The Good: Tom's and Summer's relationship is modern (he the romantic, she the cynic); their story has highs and lows, sweet romance and deep hurts. It is primarily Tom's story, his friends, his family, his dreams. Summer is the girl he falls for, more complex than he understands. When he is happy, his world is a music video; sad, and its raining outside and all is dull and gray. (500) Days of Summer is a beautifully written and acted look at the life cycle of a relationship.
While the story of Tom and Summer alone would make an interesting film, what ups the greatness of this is it is told out of order. First meeting, post-breakup, flirtation, first kiss, a series of disjointed days that seem at first glance to be confusing. It works: the different scenes show a building story arc, the contradictory behaviour of people, and, somehow, despite the nonlinear story telling, character development.
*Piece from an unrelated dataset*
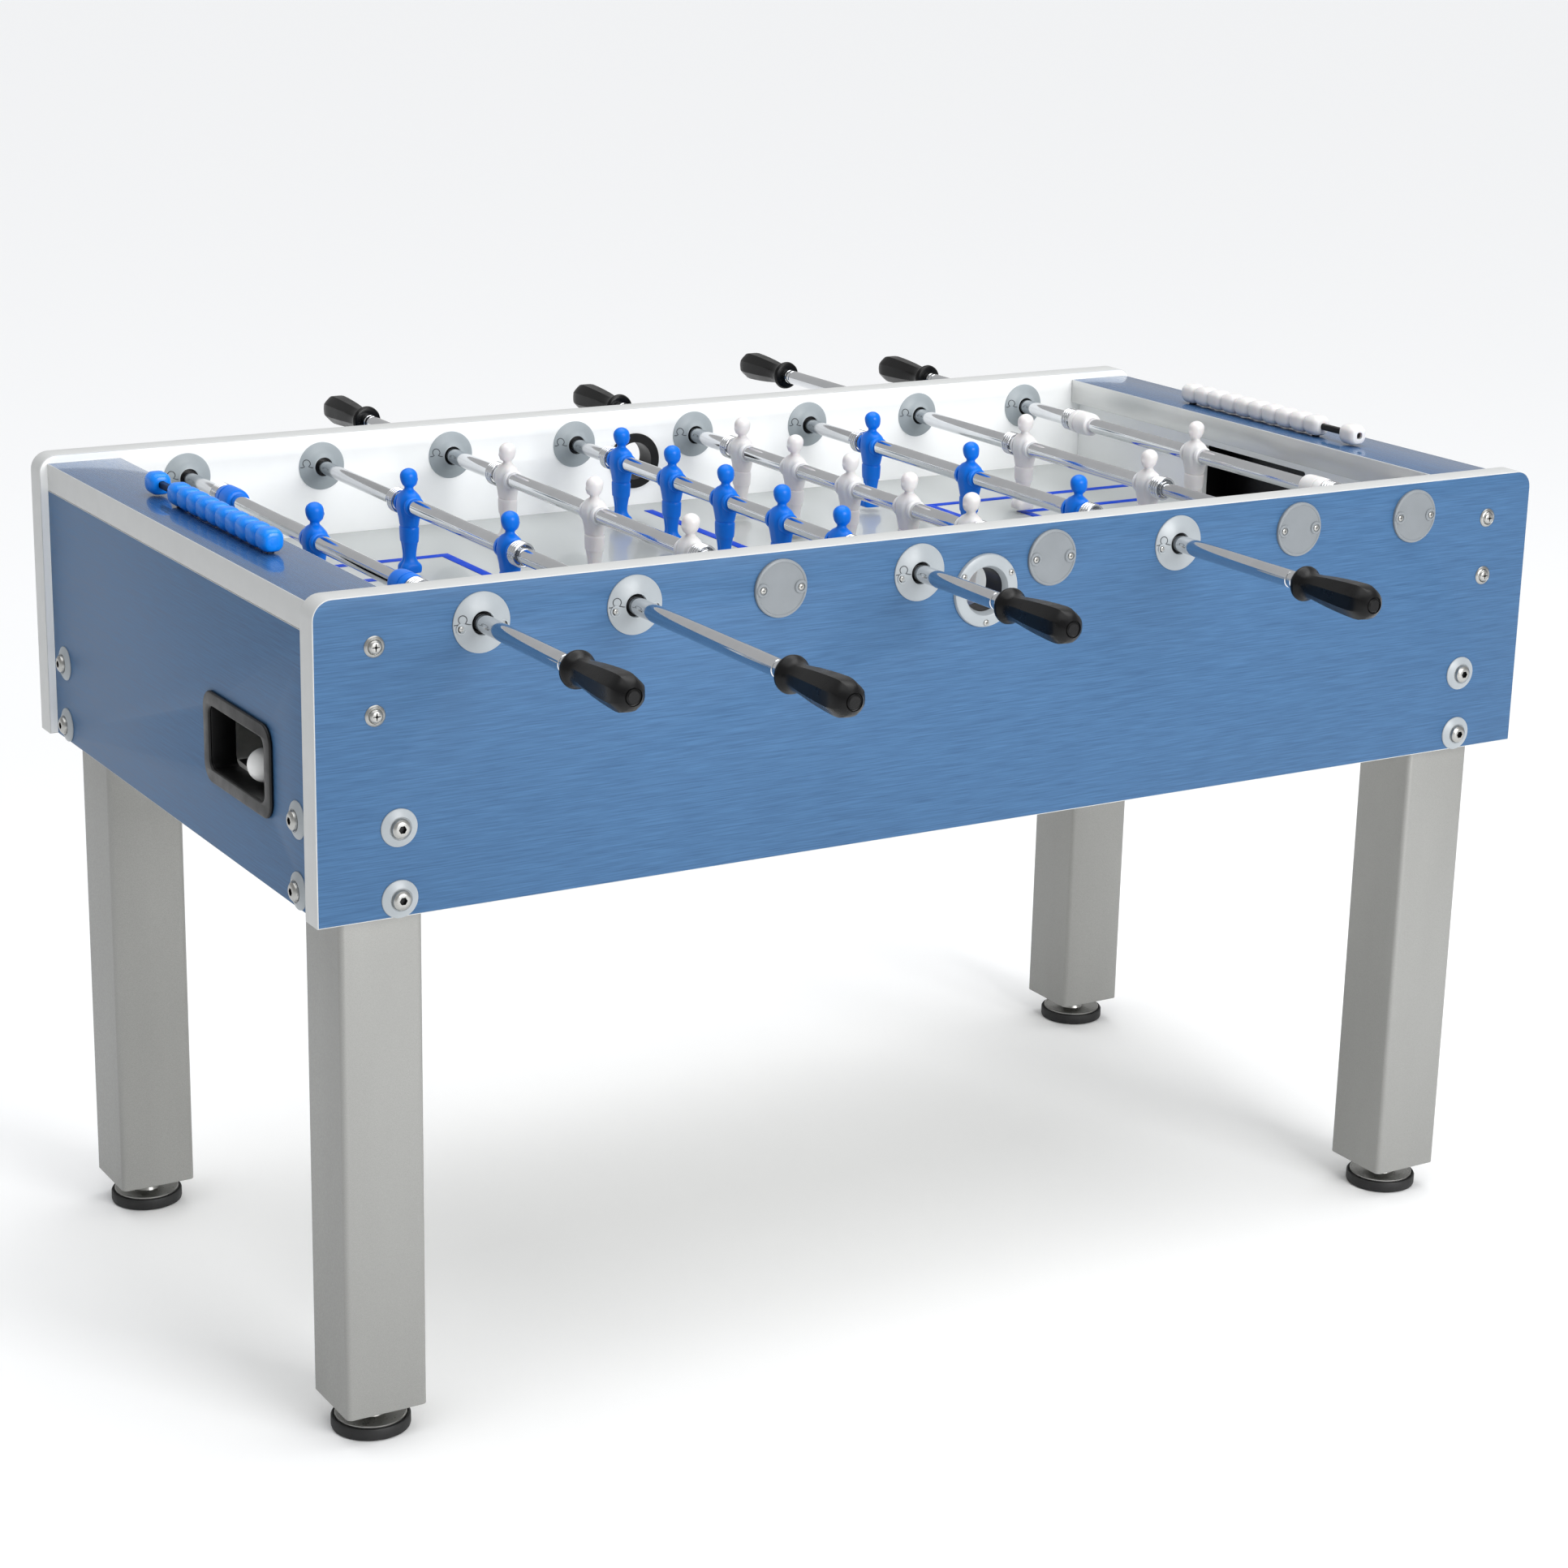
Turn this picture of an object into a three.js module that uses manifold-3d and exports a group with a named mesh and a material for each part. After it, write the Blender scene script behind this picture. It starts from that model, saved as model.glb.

I've watched it a few times now, and each time have enjoyed it more and more.
There is a little bit of the Manic Pixie Dream Girl to Summer, in that at first we are told that everyone loves her. She works in an ice cream store, sales go up; she rents an apartment, she gets a break in rent. And, of course, she's cute, listens to interesting music, wears great clothes. Ultimately, Summer is not such a girl. She may be Tom's dream girl, yes, in the sense that Tom falls in love with her at first sight and becomes a bit obsessed with her. Summer is honest from the start of their relationship that she doesn't want a relationship, isn't looking for love, and wants to be "just friends." Tom's own passions, own desires, cloud his thinking and he ignores her. His ignoring who she is (and isn't) doesn't turn her into a MPDG. All Summer teaches Tom is what any relationship teaches a person: people are people and cannot be made into what they are not. Along the way, Tom takes ownership of his life instead of drifting and waiting for "the one". Reading this article by the screenwriter makes me think that Summer was originally written as a MPDG (reading that article creates intense dislike in the pity party the screenwriter throws himself), and was saved by a good director, editing, and great actors.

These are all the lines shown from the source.